- WORK TO BE COMPLETED
All of the data below should be written out exactly.

- SUPPLIED DATA
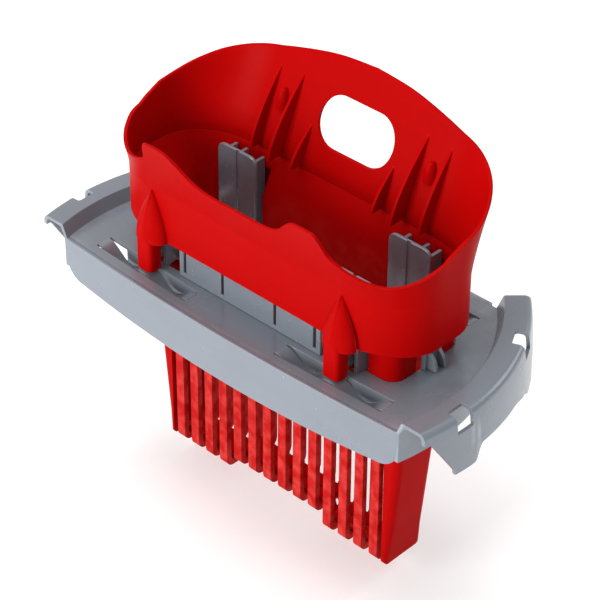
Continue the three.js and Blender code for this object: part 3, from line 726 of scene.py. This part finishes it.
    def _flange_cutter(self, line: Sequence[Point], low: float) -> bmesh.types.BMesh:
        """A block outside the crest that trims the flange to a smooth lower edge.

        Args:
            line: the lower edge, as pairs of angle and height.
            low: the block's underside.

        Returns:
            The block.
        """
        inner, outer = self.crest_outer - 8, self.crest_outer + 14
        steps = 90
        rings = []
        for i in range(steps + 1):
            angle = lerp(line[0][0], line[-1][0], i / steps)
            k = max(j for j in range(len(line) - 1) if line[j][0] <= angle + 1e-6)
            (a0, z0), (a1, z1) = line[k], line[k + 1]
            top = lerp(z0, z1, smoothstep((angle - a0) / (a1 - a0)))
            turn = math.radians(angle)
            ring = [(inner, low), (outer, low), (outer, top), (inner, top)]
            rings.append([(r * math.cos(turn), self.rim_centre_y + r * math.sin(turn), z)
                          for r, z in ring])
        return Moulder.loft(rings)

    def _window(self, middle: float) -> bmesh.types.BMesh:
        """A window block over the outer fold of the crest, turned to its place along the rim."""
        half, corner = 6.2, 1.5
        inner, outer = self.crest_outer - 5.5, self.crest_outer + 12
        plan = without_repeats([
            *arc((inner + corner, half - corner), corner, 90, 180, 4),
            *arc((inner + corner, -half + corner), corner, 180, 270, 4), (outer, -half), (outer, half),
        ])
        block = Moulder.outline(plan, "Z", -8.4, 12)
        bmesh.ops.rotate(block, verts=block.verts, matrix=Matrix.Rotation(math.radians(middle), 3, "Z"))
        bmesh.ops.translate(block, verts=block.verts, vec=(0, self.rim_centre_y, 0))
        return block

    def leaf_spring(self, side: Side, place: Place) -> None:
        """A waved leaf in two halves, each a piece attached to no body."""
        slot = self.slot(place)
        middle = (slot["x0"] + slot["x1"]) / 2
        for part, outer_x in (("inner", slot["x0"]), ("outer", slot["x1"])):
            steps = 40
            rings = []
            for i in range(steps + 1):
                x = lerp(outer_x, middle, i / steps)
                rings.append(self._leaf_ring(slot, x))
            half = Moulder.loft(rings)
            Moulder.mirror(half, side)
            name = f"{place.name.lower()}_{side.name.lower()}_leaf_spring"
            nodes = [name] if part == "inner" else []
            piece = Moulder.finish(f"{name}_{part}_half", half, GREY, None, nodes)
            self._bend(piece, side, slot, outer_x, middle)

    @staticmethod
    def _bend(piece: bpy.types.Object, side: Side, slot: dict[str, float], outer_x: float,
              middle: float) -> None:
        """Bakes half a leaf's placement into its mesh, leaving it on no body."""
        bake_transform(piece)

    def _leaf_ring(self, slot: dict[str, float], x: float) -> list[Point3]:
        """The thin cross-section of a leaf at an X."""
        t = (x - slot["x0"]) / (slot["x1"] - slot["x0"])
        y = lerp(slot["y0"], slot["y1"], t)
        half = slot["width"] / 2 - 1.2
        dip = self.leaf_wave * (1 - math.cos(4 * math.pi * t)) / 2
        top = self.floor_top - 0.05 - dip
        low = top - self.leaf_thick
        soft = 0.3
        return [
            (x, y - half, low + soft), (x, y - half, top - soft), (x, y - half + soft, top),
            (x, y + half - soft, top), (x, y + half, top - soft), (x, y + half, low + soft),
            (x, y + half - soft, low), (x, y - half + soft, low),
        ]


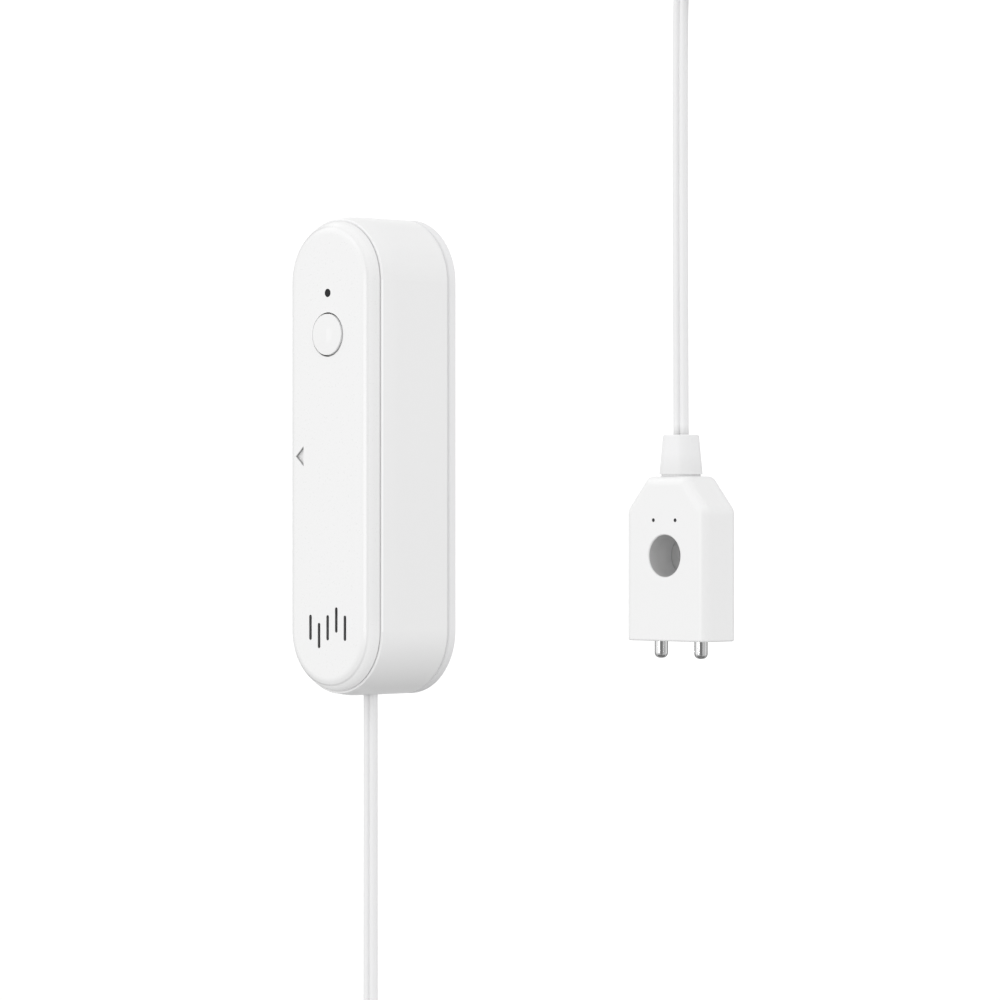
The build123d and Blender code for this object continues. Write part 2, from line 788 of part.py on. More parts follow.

- RESPONSE
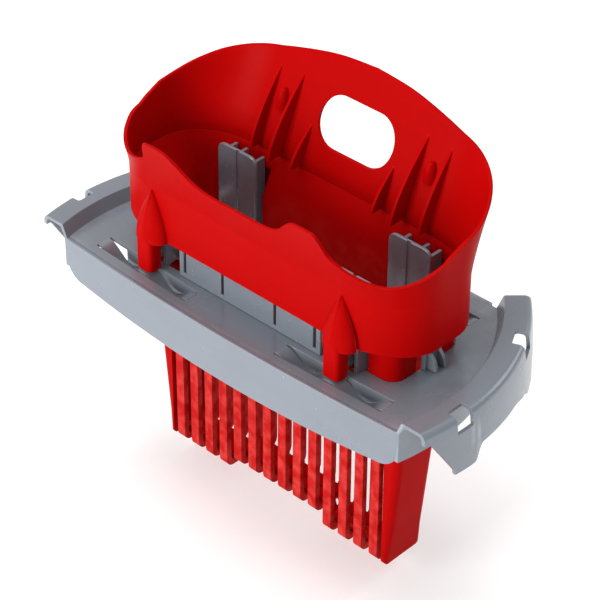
Continue the three.js and Blender code for this object: part 3, from line 726 of scene.py. This part finishes it.
    def _flange_cutter(self, line: Sequence[Point], low: float) -> bmesh.types.BMesh:
        """A block outside the crest that trims the flange to a smooth lower edge.

        Args:
            line: the lower edge, as pairs of angle and height.
            low: the block's underside.

        Returns:
            The block.
        """
        inner, outer = self.crest_outer - 8, self.crest_outer + 14
        steps = 90
        rings = []
        for i in range(steps + 1):
            angle = lerp(line[0][0], line[-1][0], i / steps)
            k = max(j for j in range(len(line) - 1) if line[j][0] <= angle + 1e-6)
            (a0, z0), (a1, z1) = line[k], line[k + 1]
            top = lerp(z0, z1, smoothstep((angle - a0) / (a1 - a0)))
            turn = math.radians(angle)
            ring = [(inner, low), (outer, low), (outer, top), (inner, top)]
            rings.append([(r * math.cos(turn), self.rim_centre_y + r * math.sin(turn), z)
                          for r, z in ring])
        return Moulder.loft(rings)

    def _window(self, middle: float) -> bmesh.types.BMesh:
        """A window block over the outer fold of the crest, turned to its place along the rim."""
        half, corner = 6.2, 1.5
        inner, outer = self.crest_outer - 5.5, self.crest_outer + 12
        plan = without_repeats([
            *arc((inner + corner, half - corner), corner, 90, 180, 4),
            *arc((inner + corner, -half + corner), corner, 180, 270, 4), (outer, -half), (outer, half),
        ])
        block = Moulder.outline(plan, "Z", -8.4, 12)
        bmesh.ops.rotate(block, verts=block.verts, matrix=Matrix.Rotation(math.radians(middle), 3, "Z"))
        bmesh.ops.translate(block, verts=block.verts, vec=(0, self.rim_centre_y, 0))
        return block

    def leaf_spring(self, side: Side, place: Place) -> None:
        """A waved leaf in two halves, each a piece attached to no body."""
        slot = self.slot(place)
        middle = (slot["x0"] + slot["x1"]) / 2
        for part, outer_x in (("inner", slot["x0"]), ("outer", slot["x1"])):
            steps = 40
            rings = []
            for i in range(steps + 1):
                x = lerp(outer_x, middle, i / steps)
                rings.append(self._leaf_ring(slot, x))
            half = Moulder.loft(rings)
            Moulder.mirror(half, side)
            name = f"{place.name.lower()}_{side.name.lower()}_leaf_spring"
            nodes = [name] if part == "inner" else []
            piece = Moulder.finish(f"{name}_{part}_half", half, GREY, None, nodes)
            self._bend(piece, side, slot, outer_x, middle)

    @staticmethod
    def _bend(piece: bpy.types.Object, side: Side, slot: dict[str, float], outer_x: float,
              middle: float) -> None:
        """Bakes half a leaf's placement into its mesh, leaving it on no body."""
        bake_transform(piece)

    def _leaf_ring(self, slot: dict[str, float], x: float) -> list[Point3]:
        """The thin cross-section of a leaf at an X."""
        t = (x - slot["x0"]) / (slot["x1"] - slot["x0"])
        y = lerp(slot["y0"], slot["y1"], t)
        half = slot["width"] / 2 - 1.2
        dip = self.leaf_wave * (1 - math.cos(4 * math.pi * t)) / 2
        top = self.floor_top - 0.05 - dip
        low = top - self.leaf_thick
        soft = 0.3
        return [
            (x, y - half, low + soft), (x, y - half, top - soft), (x, y - half + soft, top),
            (x, y + half - soft, top), (x, y + half, top - soft), (x, y + half, low + soft),
            (x, y + half - soft, low), (x, y - half + soft, low),
        ]


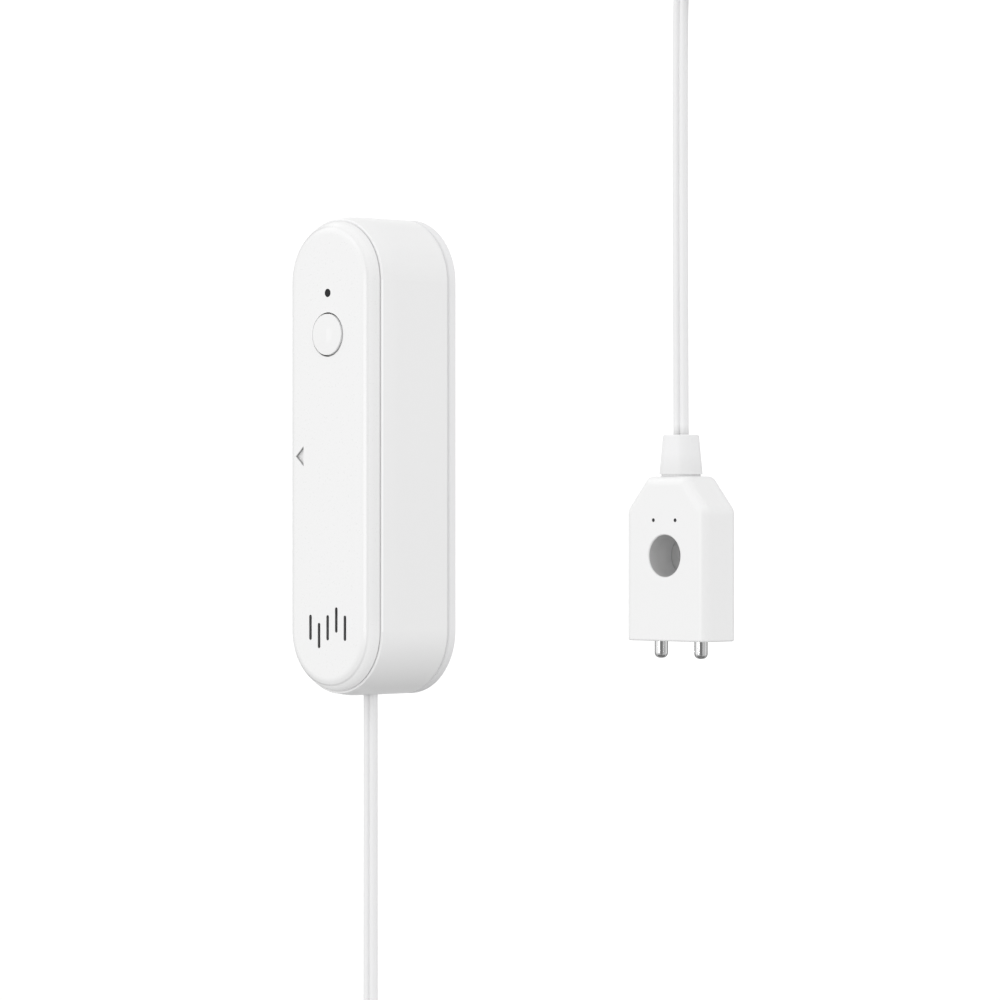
The build123d and Blender code for this object continues. Write part 2, from line 788 of part.py on. More parts follow.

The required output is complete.